There is a standard blib that you're supposed to say into the missionary answering machine that mentions your names - and whenever I called a companionship that had the old companionship's answering machine left, especially if it was a missionary who had left the mission, I would tell them in the voice message to exorcise the ghost of elder/sister X. from their phone. And the best answering machine was president Anderson's. It was so misleading. He just said "president Anderson...*pause*... of the Sweden Stockholm Mission." I fell for it so many times: "president Anderson" -"hi president it's si-" -"of the Sweden Stockholm Mission." :P
Note on the following: I don't actually have an amazing memory for text messages, I write them down sometimes. It started before my mission with my old phone not having space for very many messages, so I wrote down the ones I didn't have space to keep but wanted to keep or remember. I also started to write messages down as a record of my world. Because those are some epic fleeting pieces of culture floating through air that will become irreplaceably lost with time, and I want to preserve them. And I realised that this practice would be good on a mission too, because a lot of the good memories happened in text messages. So I went through and found the messages I wrote down. And here's some keepers:
(my zone leader elder K. upon enquiry after someone who was from Africa - the exact details elude me):
-At General Conference he and I sang 'I Know That My Redeemer Lives' at the top of our lungs together. It was an uplifting experience to be able to wail praises to Christ with a black man.
(the same Zone Leader):
-Varför?
-Big Elephants Can't Always Understand Small Elephants
-What is that supposed to mean?
-It's a mnemonic device for learning how to spell the word "because"
-Haha, that's awesome!
-(my companion): And that's why sister Porkka is never allowed to use the phone ever again.
(the same with his companion after we asked them about some bus times)
-We couldn't tell you the bus schedule for all the investigators in Brazil.
(This confused me so bad until I realised the modified expression :P)
(and his natural excitement once leaked into a text before he checked himself :P):
-Awesome! That's bomb-diddili...
(And the thank-you text after his last District Meeting Funeral):
-Tack all för en underbar begråvning/distriktsmöte idag! Äldste H tack för lektionen, syster H tack för tårtan, äldste B och syster P tack för att få mig skratta. Nu får jag dö i frid.
(Thank you all for a wonderful funeral/district meeting today! Elder H thanks for the lesson, sister H thanks for the cake, elder B and sister P thanks for making me laugh. Now I can die in peace.)
(another zone leader companionship, after we texted them our "success"):
-We thought the whole zone should enjoy reading this from Sundsvall - "we do not have a new investigator, but! I (sister Porkka) ate my first kbob today."
(a young man from Eritrea we wanted to meet):
-Hi sis? I dont know but ill send u a massage
(our faithful district leader):
-Om jag dör nu får jag upphöjelse utan någon pinsam sökande efter en hustru.
(If I die now, I'll get exaltation without any awkward wife-hunt)
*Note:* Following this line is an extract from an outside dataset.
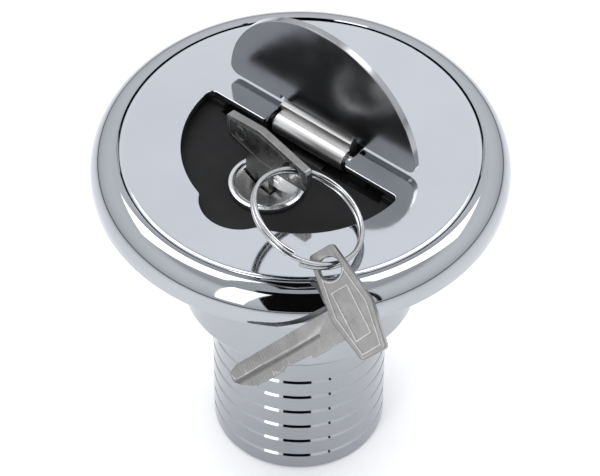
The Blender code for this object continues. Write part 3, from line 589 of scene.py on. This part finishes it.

(another District Leader, after we left them on the bus stop):
-Our bus is either late or never coming Haha :,-(
-These are tears of joy because it just came!
(and another time, in the morning):
-Hej sorry I didn't call last night. The phone fell into a bowl of water and it stopped working, but it's dry now and up and running.
(right before transfers, before everyone had been called, elder D. replied to a message I sent him before he went home):
-Oh it's no big deal. Yes, good bye forever sister Porkka, when are you heading down?
-Oops
(XD I already knew by this time that I was getting transferred)
(the secretaries as a reply to a text):
-Thanks for the reminder. And thanks for the reminder about that one time with that guy and the thing. It truly was extremely awesome, I'll always remember it.
(We were going to Katrineholm for a visit and asked if the elders there wanted any help, wanted us to go teach anyone):
-Is there anyone we can visit?
-Like desperate guys?
-I was thinking more like lonely old ladies...
-No way they love us! Why do you think they let us in?
-I guessed it was because of elder A...
-I call him elder Heart Attack from the way he makes those old single ladies hearts stop.
(The elders in our district on February 14th):
-I know girls don't hold the priesthood but you hold all the keys to my heart. Happy valentine's day!"
- <3
(I had told elder W. that eating cheese before going to bed gives you strange dreams):
-I've been doing an eat-cheese-at-night-get-weird-dreams experiment and I declare that it works! GOD FORTSÄTTNING!
(The last text message conversation with elder C., my favourite. I asked him):
-Do you happen to remember what that game was called you played on Gotland where you had to slap a ball over the net or something?
-Oh yeah, pärk. Why do you wanna know bout that dumb game? Are you going home?
-I'm... wait, what? How would me going home be the reason for wanting to know about a dumb game? Well, it is actually. I want to mention it in my talk.
-Why do you want to talk about pärk?
-Because my testimony is that in my religion God makes sense, and we do stuff. And there's so much stuff to do in the world. We can't even understand how human beings are constantly doing things that we haven't even heard of. Like pärk. (I've actually been impressed by the diversity of human activity since I saw the new Star Trek movie. The vulcan planet is destroyed but their culture is preserved by the surviving people. That couldn't happen with humans because you'd need to save like an entire orchestra and all different kinds of craftsmen and a team of every sport that exists etc.
-Dude you're funny sister Porkka but you're right, I was thinking I couldn't fall in love with an alien because they couldn't have a similar taste in music with me.